§ Problem to solve
Exactly repeat the lines starting at the one that holds "What three.js and" and ending at the one that holds "const gap = 0.5;". Both end lines count; leave out everything else.

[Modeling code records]
■ ■ ■

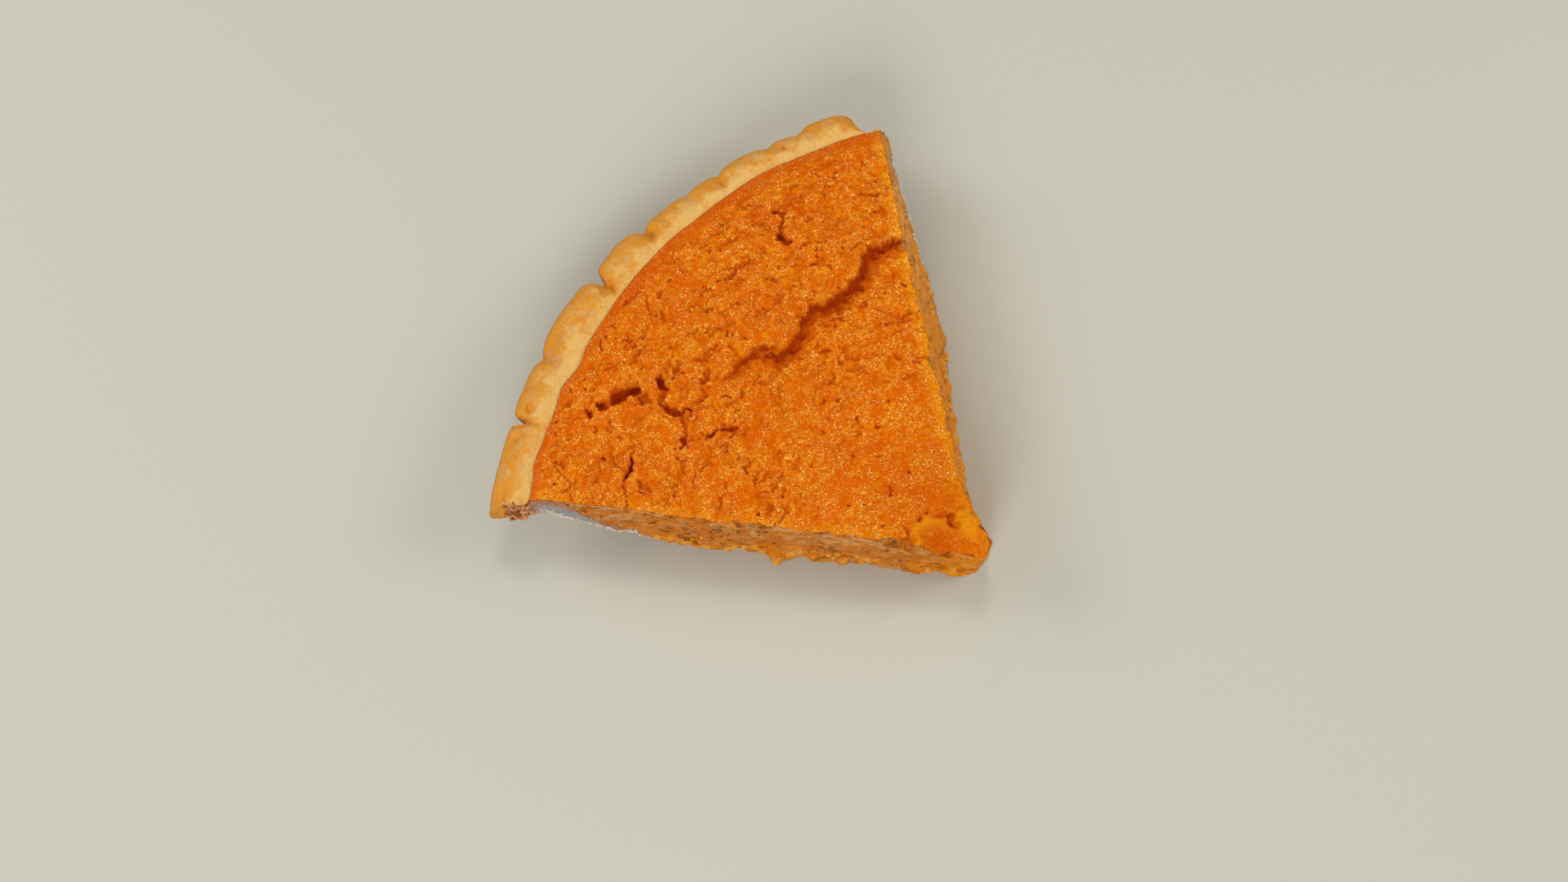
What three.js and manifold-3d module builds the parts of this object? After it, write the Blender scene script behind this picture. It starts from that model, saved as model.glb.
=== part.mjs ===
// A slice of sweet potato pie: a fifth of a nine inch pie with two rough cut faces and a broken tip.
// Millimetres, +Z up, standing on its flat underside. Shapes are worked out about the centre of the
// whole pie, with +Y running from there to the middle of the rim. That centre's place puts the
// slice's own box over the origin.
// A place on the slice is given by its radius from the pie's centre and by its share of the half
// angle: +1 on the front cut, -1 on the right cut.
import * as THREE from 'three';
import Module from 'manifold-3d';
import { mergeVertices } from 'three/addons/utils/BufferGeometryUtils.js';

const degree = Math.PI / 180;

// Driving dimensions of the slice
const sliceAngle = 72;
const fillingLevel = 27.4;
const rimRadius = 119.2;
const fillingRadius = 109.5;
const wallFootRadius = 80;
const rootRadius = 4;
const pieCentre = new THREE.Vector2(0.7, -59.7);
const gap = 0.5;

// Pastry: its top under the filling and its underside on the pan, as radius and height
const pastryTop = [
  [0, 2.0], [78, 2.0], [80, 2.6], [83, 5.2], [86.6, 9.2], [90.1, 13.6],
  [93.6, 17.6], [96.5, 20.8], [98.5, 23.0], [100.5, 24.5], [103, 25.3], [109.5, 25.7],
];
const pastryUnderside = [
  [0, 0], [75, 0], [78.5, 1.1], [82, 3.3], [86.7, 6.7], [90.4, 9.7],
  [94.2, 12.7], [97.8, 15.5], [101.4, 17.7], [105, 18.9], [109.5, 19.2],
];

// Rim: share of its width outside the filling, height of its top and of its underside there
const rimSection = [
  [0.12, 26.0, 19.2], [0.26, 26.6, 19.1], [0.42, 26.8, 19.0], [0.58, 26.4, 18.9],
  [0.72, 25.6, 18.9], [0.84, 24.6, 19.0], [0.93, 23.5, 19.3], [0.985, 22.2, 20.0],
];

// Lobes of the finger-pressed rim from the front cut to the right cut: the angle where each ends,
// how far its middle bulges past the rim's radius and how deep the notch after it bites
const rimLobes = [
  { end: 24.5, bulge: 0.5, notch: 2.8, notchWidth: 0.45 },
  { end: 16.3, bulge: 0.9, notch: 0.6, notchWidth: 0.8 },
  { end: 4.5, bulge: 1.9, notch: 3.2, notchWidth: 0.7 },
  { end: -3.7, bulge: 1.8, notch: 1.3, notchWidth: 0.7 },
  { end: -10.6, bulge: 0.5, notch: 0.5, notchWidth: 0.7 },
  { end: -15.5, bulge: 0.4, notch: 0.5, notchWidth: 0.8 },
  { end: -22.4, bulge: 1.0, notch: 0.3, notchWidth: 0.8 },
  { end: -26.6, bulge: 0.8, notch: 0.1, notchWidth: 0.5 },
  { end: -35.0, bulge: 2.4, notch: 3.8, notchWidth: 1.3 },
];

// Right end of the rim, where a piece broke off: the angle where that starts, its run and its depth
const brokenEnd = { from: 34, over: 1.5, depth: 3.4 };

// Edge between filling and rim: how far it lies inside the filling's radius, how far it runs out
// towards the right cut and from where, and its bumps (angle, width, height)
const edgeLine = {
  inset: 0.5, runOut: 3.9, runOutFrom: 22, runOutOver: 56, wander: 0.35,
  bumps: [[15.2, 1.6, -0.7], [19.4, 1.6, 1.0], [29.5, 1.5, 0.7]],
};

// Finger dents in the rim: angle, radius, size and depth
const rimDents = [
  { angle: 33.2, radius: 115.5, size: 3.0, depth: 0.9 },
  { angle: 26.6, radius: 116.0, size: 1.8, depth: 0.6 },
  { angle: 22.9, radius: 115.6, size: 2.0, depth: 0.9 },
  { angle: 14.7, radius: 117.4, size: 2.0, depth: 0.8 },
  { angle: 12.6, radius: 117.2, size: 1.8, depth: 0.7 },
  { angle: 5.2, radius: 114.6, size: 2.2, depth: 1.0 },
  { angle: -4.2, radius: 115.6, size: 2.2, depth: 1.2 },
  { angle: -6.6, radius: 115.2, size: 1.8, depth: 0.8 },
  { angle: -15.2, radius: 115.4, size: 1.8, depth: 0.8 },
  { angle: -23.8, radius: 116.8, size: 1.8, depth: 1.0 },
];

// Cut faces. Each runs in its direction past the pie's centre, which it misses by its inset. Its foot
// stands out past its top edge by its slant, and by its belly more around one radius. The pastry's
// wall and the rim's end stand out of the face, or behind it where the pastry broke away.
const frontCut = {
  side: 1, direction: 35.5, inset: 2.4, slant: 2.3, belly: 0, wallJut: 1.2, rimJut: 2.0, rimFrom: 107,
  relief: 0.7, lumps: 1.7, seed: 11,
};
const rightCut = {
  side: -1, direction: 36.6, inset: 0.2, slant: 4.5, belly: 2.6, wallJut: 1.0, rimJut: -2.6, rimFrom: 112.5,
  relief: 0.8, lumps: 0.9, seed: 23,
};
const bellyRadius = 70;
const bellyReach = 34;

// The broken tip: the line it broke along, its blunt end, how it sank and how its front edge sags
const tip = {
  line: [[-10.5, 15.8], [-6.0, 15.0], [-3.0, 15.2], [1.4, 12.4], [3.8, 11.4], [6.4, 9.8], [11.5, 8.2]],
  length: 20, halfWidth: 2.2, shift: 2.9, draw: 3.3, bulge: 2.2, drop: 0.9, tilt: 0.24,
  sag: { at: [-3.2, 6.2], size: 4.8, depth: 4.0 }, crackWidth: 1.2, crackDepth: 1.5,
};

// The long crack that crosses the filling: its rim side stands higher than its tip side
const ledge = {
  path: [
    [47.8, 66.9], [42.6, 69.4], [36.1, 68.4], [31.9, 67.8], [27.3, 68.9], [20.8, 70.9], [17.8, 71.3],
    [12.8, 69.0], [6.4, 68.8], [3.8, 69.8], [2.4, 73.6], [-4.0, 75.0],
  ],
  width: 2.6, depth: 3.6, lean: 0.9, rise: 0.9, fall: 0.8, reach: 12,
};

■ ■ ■

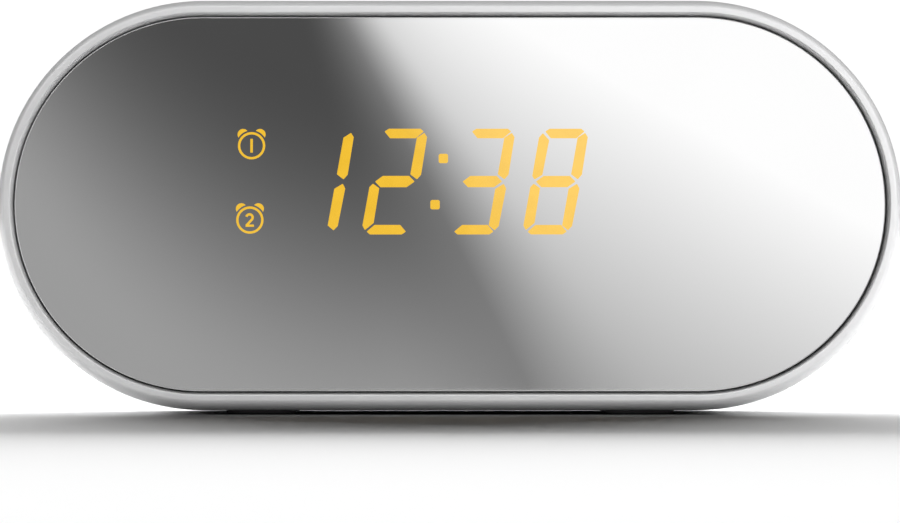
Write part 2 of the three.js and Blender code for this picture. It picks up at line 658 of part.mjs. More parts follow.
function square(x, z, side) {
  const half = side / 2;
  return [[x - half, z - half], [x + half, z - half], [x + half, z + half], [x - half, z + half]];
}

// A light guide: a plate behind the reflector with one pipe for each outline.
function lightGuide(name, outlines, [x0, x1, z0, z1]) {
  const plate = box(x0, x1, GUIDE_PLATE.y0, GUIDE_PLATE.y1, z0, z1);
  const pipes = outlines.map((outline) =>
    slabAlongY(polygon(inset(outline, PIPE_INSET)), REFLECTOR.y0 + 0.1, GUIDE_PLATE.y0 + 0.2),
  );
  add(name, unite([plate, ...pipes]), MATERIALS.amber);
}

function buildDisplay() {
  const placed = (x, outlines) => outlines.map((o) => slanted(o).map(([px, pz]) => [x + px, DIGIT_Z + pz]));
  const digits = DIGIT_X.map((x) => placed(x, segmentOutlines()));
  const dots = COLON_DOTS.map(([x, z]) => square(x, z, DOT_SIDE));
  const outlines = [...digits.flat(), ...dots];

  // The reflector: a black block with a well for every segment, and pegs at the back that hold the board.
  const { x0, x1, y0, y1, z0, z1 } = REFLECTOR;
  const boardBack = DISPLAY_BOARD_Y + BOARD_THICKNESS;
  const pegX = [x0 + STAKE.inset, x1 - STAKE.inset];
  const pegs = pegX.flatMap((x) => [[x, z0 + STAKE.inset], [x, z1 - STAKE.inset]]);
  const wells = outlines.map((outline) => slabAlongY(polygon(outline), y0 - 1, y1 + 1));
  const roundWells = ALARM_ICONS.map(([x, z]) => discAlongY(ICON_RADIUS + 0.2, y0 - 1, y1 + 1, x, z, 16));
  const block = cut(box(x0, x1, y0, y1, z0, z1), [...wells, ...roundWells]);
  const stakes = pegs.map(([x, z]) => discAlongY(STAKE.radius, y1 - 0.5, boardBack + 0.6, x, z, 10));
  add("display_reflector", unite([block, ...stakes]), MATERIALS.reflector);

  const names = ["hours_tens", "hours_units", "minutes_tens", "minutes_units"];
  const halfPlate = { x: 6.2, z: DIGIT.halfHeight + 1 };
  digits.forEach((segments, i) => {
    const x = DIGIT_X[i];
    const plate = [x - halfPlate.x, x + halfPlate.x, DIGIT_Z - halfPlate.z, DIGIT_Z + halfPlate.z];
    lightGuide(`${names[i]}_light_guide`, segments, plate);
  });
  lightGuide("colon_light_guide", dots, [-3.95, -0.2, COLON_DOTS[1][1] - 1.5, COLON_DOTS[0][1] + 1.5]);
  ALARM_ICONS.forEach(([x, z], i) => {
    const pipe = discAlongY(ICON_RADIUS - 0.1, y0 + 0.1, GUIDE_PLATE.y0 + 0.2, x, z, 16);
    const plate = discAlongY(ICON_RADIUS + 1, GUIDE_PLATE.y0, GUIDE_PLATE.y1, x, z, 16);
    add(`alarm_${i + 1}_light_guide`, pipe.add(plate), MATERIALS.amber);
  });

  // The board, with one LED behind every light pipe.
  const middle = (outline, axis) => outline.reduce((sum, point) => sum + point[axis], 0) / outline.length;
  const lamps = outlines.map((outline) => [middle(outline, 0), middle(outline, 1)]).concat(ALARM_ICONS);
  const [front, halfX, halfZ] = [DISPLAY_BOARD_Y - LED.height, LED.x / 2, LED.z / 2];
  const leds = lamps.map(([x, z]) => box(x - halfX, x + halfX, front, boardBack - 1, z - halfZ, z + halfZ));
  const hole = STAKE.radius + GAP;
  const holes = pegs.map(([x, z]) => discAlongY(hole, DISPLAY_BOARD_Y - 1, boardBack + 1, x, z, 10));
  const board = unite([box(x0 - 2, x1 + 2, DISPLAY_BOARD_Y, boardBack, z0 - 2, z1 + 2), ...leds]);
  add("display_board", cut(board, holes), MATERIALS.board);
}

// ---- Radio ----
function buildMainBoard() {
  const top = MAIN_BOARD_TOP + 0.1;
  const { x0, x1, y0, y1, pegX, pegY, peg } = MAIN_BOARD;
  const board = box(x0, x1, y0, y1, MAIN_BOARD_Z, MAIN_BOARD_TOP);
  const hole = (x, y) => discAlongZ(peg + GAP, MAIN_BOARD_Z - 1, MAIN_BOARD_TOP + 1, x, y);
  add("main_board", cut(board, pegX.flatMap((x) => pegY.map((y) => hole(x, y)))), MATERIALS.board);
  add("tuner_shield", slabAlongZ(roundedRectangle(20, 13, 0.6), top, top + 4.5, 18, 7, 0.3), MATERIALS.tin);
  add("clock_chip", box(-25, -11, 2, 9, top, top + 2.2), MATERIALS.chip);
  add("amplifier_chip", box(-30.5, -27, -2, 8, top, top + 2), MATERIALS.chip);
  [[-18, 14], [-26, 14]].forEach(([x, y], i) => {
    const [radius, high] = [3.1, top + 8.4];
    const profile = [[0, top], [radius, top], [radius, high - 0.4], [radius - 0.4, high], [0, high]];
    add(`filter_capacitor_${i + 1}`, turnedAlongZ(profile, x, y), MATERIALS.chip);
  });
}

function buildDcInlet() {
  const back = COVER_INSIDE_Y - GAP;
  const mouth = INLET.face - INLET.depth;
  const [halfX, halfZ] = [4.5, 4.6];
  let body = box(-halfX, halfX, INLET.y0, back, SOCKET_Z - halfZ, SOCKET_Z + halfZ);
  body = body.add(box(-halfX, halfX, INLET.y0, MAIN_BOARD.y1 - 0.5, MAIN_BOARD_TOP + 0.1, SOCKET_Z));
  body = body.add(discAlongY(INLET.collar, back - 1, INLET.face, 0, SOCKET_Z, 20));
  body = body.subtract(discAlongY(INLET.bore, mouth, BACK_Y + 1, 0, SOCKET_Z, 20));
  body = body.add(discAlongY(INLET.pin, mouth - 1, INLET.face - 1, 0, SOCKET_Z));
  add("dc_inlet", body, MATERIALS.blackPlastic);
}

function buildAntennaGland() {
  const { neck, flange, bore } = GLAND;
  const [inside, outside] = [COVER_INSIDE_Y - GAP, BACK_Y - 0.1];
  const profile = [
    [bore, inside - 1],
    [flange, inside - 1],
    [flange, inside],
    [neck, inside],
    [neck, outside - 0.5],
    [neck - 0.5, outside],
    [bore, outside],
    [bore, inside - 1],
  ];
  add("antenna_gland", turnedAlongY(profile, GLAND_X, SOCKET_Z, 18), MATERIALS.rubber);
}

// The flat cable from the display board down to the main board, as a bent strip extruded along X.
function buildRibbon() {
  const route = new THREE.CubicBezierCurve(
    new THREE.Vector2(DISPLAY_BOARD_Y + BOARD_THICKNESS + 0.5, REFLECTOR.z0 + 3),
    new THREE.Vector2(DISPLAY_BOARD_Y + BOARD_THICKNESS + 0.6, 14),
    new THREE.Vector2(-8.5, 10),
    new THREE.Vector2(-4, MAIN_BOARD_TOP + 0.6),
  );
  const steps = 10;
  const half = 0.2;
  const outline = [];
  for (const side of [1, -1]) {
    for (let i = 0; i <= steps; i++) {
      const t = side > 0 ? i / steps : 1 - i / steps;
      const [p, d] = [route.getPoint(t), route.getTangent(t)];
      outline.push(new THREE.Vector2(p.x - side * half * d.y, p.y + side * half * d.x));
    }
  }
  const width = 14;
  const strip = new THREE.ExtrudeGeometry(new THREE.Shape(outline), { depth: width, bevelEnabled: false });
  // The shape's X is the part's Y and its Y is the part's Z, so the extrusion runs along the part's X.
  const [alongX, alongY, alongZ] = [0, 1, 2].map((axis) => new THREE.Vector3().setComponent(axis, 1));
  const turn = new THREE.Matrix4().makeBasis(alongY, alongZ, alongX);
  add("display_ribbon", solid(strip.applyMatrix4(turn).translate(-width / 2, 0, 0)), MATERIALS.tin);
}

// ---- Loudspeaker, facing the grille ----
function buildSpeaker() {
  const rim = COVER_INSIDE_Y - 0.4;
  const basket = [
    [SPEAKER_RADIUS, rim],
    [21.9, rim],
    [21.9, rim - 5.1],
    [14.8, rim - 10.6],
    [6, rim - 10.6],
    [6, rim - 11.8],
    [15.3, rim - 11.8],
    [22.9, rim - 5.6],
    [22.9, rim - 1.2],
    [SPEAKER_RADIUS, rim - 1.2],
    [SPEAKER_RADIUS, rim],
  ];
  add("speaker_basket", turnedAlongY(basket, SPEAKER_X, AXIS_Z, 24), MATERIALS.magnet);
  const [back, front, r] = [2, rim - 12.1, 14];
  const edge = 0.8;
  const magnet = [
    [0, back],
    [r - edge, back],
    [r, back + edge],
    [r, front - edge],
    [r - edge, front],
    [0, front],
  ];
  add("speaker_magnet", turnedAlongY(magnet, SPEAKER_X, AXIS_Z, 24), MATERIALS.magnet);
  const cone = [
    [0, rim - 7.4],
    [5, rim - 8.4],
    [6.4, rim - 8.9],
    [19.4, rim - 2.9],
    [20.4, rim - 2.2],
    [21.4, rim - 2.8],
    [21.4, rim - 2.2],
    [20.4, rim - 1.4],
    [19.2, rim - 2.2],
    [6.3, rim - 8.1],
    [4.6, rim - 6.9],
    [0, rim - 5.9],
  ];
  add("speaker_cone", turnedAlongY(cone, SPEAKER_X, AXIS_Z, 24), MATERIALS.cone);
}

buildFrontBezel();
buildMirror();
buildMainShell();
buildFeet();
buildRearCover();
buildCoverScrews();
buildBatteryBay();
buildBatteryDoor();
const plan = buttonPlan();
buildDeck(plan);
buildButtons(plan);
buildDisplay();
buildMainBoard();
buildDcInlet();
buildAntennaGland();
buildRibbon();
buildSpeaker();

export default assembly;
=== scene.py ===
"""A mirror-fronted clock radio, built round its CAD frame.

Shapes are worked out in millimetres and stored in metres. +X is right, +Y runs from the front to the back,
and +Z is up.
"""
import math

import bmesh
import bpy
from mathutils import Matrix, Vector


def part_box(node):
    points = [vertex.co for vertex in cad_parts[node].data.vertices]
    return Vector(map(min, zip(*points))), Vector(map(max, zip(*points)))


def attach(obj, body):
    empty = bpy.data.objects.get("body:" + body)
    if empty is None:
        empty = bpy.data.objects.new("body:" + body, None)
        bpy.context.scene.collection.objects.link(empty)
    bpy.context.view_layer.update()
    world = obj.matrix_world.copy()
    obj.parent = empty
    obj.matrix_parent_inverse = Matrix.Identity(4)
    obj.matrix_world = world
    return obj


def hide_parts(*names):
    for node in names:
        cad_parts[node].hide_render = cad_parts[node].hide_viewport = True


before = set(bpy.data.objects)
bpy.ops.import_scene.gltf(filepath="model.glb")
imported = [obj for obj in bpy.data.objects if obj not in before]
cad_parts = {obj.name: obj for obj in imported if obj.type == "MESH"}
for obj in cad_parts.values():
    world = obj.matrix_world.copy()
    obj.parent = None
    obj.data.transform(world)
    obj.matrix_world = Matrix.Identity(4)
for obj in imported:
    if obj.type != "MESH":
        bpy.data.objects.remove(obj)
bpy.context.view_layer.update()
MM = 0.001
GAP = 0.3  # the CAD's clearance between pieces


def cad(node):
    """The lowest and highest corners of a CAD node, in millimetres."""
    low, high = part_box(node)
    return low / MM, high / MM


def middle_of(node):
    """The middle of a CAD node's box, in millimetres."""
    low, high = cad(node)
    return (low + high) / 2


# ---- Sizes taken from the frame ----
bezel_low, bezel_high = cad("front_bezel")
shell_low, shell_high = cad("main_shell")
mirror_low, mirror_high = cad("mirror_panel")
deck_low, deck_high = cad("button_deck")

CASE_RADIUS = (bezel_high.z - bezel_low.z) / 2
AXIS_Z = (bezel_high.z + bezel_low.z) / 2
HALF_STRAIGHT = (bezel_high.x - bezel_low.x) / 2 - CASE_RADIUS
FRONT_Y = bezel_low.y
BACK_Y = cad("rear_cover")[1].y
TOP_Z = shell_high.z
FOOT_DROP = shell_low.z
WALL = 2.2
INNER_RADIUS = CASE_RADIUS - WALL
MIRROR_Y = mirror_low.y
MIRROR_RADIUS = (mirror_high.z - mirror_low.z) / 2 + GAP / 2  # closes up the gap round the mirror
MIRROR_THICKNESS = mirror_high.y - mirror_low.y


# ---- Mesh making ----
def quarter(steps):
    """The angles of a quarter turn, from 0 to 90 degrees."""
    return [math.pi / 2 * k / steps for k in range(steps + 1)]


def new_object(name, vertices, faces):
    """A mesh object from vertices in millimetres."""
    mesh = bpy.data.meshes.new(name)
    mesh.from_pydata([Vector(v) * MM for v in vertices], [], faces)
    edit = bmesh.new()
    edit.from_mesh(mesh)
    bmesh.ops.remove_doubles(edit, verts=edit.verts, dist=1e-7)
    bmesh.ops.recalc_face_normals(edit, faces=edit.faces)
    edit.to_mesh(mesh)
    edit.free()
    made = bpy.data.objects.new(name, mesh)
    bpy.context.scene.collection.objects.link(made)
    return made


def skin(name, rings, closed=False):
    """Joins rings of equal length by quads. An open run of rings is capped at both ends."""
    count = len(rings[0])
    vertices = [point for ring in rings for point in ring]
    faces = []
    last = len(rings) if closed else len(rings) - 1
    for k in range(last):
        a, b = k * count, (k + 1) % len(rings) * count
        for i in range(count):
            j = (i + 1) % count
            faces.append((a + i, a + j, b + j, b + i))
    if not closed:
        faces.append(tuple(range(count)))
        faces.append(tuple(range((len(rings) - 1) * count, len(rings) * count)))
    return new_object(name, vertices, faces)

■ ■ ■

§ Written answer
What three.js and manifold-3d module builds the parts of this object? After it, write the Blender scene script behind this picture. It starts from that model, saved as model.glb.
=== part.mjs ===
// A slice of sweet potato pie: a fifth of a nine inch pie with two rough cut faces and a broken tip.
// Millimetres, +Z up, standing on its flat underside. Shapes are worked out about the centre of the
// whole pie, with +Y running from there to the middle of the rim. That centre's place puts the
// slice's own box over the origin.
// A place on the slice is given by its radius from the pie's centre and by its share of the half
// angle: +1 on the front cut, -1 on the right cut.
import * as THREE from 'three';
import Module from 'manifold-3d';
import { mergeVertices } from 'three/addons/utils/BufferGeometryUtils.js';

const degree = Math.PI / 180;

// Driving dimensions of the slice
const sliceAngle = 72;
const fillingLevel = 27.4;
const rimRadius = 119.2;
const fillingRadius = 109.5;
const wallFootRadius = 80;
const rootRadius = 4;
const pieCentre = new THREE.Vector2(0.7, -59.7);
const gap = 0.5;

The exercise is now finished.